Job
Write the material out again in full, exactly.

Source data

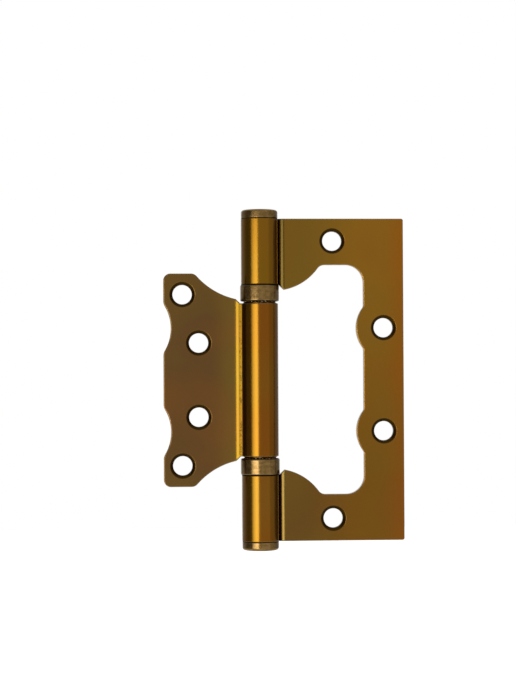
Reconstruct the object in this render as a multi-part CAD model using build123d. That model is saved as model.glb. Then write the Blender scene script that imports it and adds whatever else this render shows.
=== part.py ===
from build123d import *
from math import asin, atan2, cos, degrees, pi, radians, sin, sqrt
import os

os.makedirs("parts", exist_ok=True)

# Surface-mounted hinge whose door leaf folds into a window in the frame leaf.
# Z is the pin axis, +X the reach of the frame leaf, and -Y the side the screws go in from.
# The origin is on the pin axis at mid-height, and the hinge lies open flat.

# Sheet and rolled barrel
leaf_height = 100.0            # frame leaf, end to end
sheet = 2.5                    # thickness of both leaves
bore_radius = 3.25             # inside of the rolled knuckles
end_knuckle_length = 20.6      # each of the frame leaf's two knuckles
edge_round = 0.2               # on every sharp edge of the leaves
sharp_angle = 40.0             # faces that meet at more than this make a sharp edge, degrees

# Necks, where a flat sheet bends off to one side and rolls round the pin
frame_neck_reach = 2.0         # from the barrel's side to the end of the flat
frame_neck_bend = 0.25         # first bend, inside radius
frame_neck_angle = 30.0        # slope of the ramp that follows it, degrees
frame_crease = 0.3             # inside radius where the ramp meets the barrel
door_neck_reach = 2.3
door_neck_bend = 3.65
door_neck_angle = 21.0
door_crease = 1.0
seam_angle = 12.0              # a roll stops this far short of its leaf's plane, degrees

# Frame leaf
frame_reach = 44.8             # axis to the far edge
frame_corner = 0.6
rail_height = 14.4             # end rails above and below the window
far_rail = 12.5                # width of the rail beyond the window
window_corner = 5.6
window_fillet = 2.6            # where a tab's lobe runs into the window's edge
land_radius = 10.4             # rounded land beside each hole in the far rail
land_rise = 2.3                # how far a land stands into the window
land_fillet = 1.3
lobe_centre_x = 4.6            # round shoulder of each tab
lobe_clear = 11.1              # from its side to the window's far edge
lobe_drop = 1.75               # how far it hangs below the end knuckle's inner end
relief_reach = 1.45            # from the bearing's side to the slanted relief that clears it

# Door leaf, which lies inside the window when the hinge is shut
side_gap = 2.4                 # between its far edge and the window's
end_gap = 2.6                  # between its ends and the window's
lobe_gap = 3.1                 # between its hollows and the tabs' shoulders, at their lowest points
hollow_ease = 6.0              # a hollow's radius is this much larger than a shoulder's
hollow_shift = 2.0             # and its centre this much nearer the pin
door_corner = 2.2
hollow_fillet = 2.4
scallop_radius = 13.6
scallop_fillet = 3.0

# Screw holes: distances in from the leaf's far edge and from its end, or heights from the middle
hole_radius = 3.0
countersink_radius = 3.9
rail_hole_inset = 22.2
rail_hole_end = 6.95
land_hole_inset = 6.25
land_hole_z = 16.05
outer_hole_inset = 5.85
outer_hole_end = 6.5
inner_hole_inset = 10.9
inner_hole_z = 11.5

# Pin and the plugs that close the barrel
pin_radius = 3.2
pin_chamfer = 0.4
plug_length = 6.0
plug_play = 0.01
cap_radius = 5.7
cap_height = 2.7
cap_round = 0.8
cap_seam_round = 0.3

# Thrust ball bearings between the knuckles
bearing_height = 5.7
shell_radius = 6.05
shell_wall = 0.7
shell_end = 0.8
shell_round = 0.45             # beside the end knuckle
mouth_round = 0.5              # at the open end
mouth_gap = 0.65               # from the shell's rim to the middle knuckle
ball_radius = 0.5
ball_circle = 4.5              # radius through the balls' centres
ball_spacing = 0.06            # between one ball and the next
ball_height = 0.62             # ball centre above the middle knuckle's end
ball_play = 0.03
groove_radius = 0.56
groove_depth = 0.12
race_radius = 5.25             # turning race
race_depth = 0.6               # let into the middle knuckle's end
race_foot_round = 0.25         # clears the round at the bottom of the knuckle's seat
race_play = 0.02
sleeve_radius = 3.8            # the turning race's sleeve, through the fixed race
sleeve_play = 0.1
sleeve_end_gap = 0.3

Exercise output
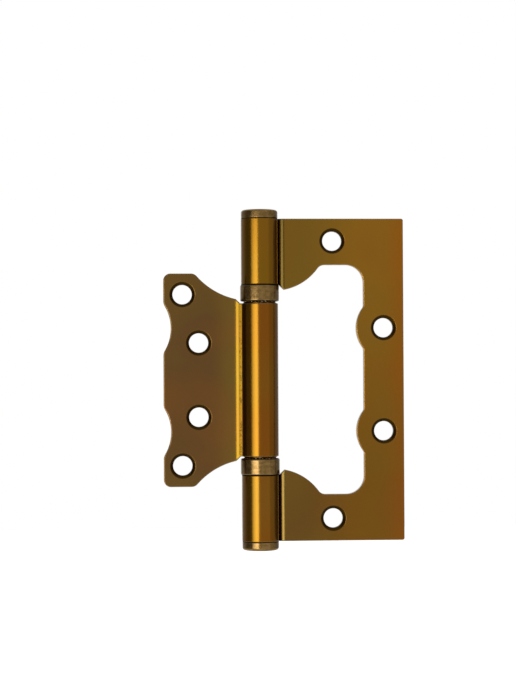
Reconstruct the object in this render as a multi-part CAD model using build123d. That model is saved as model.glb. Then write the Blender scene script that imports it and adds whatever else this render shows.
=== part.py ===
from build123d import *
from math import asin, atan2, cos, degrees, pi, radians, sin, sqrt
import os

os.makedirs("parts", exist_ok=True)

# Surface-mounted hinge whose door leaf folds into a window in the frame leaf.
# Z is the pin axis, +X the reach of the frame leaf, and -Y the side the screws go in from.
# The origin is on the pin axis at mid-height, and the hinge lies open flat.

# Sheet and rolled barrel
leaf_height = 100.0            # frame leaf, end to end
sheet = 2.5                    # thickness of both leaves
bore_radius = 3.25             # inside of the rolled knuckles
end_knuckle_length = 20.6      # each of the frame leaf's two knuckles
edge_round = 0.2               # on every sharp edge of the leaves
sharp_angle = 40.0             # faces that meet at more than this make a sharp edge, degrees

# Necks, where a flat sheet bends off to one side and rolls round the pin
frame_neck_reach = 2.0         # from the barrel's side to the end of the flat
frame_neck_bend = 0.25         # first bend, inside radius
frame_neck_angle = 30.0        # slope of the ramp that follows it, degrees
frame_crease = 0.3             # inside radius where the ramp meets the barrel
door_neck_reach = 2.3
door_neck_bend = 3.65
door_neck_angle = 21.0
door_crease = 1.0
seam_angle = 12.0              # a roll stops this far short of its leaf's plane, degrees

# Frame leaf
frame_reach = 44.8             # axis to the far edge
frame_corner = 0.6
rail_height = 14.4             # end rails above and below the window
far_rail = 12.5                # width of the rail beyond the window
window_corner = 5.6
window_fillet = 2.6            # where a tab's lobe runs into the window's edge
land_radius = 10.4             # rounded land beside each hole in the far rail
land_rise = 2.3                # how far a land stands into the window
land_fillet = 1.3
lobe_centre_x = 4.6            # round shoulder of each tab
lobe_clear = 11.1              # from its side to the window's far edge
lobe_drop = 1.75               # how far it hangs below the end knuckle's inner end
relief_reach = 1.45            # from the bearing's side to the slanted relief that clears it

# Door leaf, which lies inside the window when the hinge is shut
side_gap = 2.4                 # between its far edge and the window's
end_gap = 2.6                  # between its ends and the window's
lobe_gap = 3.1                 # between its hollows and the tabs' shoulders, at their lowest points
hollow_ease = 6.0              # a hollow's radius is this much larger than a shoulder's
hollow_shift = 2.0             # and its centre this much nearer the pin
door_corner = 2.2
hollow_fillet = 2.4
scallop_radius = 13.6
scallop_fillet = 3.0

# Screw holes: distances in from the leaf's far edge and from its end, or heights from the middle
hole_radius = 3.0
countersink_radius = 3.9
rail_hole_inset = 22.2
rail_hole_end = 6.95
land_hole_inset = 6.25
land_hole_z = 16.05
outer_hole_inset = 5.85
outer_hole_end = 6.5
inner_hole_inset = 10.9
inner_hole_z = 11.5

# Pin and the plugs that close the barrel
pin_radius = 3.2
pin_chamfer = 0.4
plug_length = 6.0
plug_play = 0.01
cap_radius = 5.7
cap_height = 2.7
cap_round = 0.8
cap_seam_round = 0.3

# Thrust ball bearings between the knuckles
bearing_height = 5.7
shell_radius = 6.05
shell_wall = 0.7
shell_end = 0.8
shell_round = 0.45             # beside the end knuckle
mouth_round = 0.5              # at the open end
mouth_gap = 0.65               # from the shell's rim to the middle knuckle
ball_radius = 0.5
ball_circle = 4.5              # radius through the balls' centres
ball_spacing = 0.06            # between one ball and the next
ball_height = 0.62             # ball centre above the middle knuckle's end
ball_play = 0.03
groove_radius = 0.56
groove_depth = 0.12
race_radius = 5.25             # turning race
race_depth = 0.6               # let into the middle knuckle's end
race_foot_round = 0.25         # clears the round at the bottom of the knuckle's seat
race_play = 0.02
sleeve_radius = 3.8            # the turning race's sleeve, through the fixed race
sleeve_play = 0.1
sleeve_end_gap = 0.3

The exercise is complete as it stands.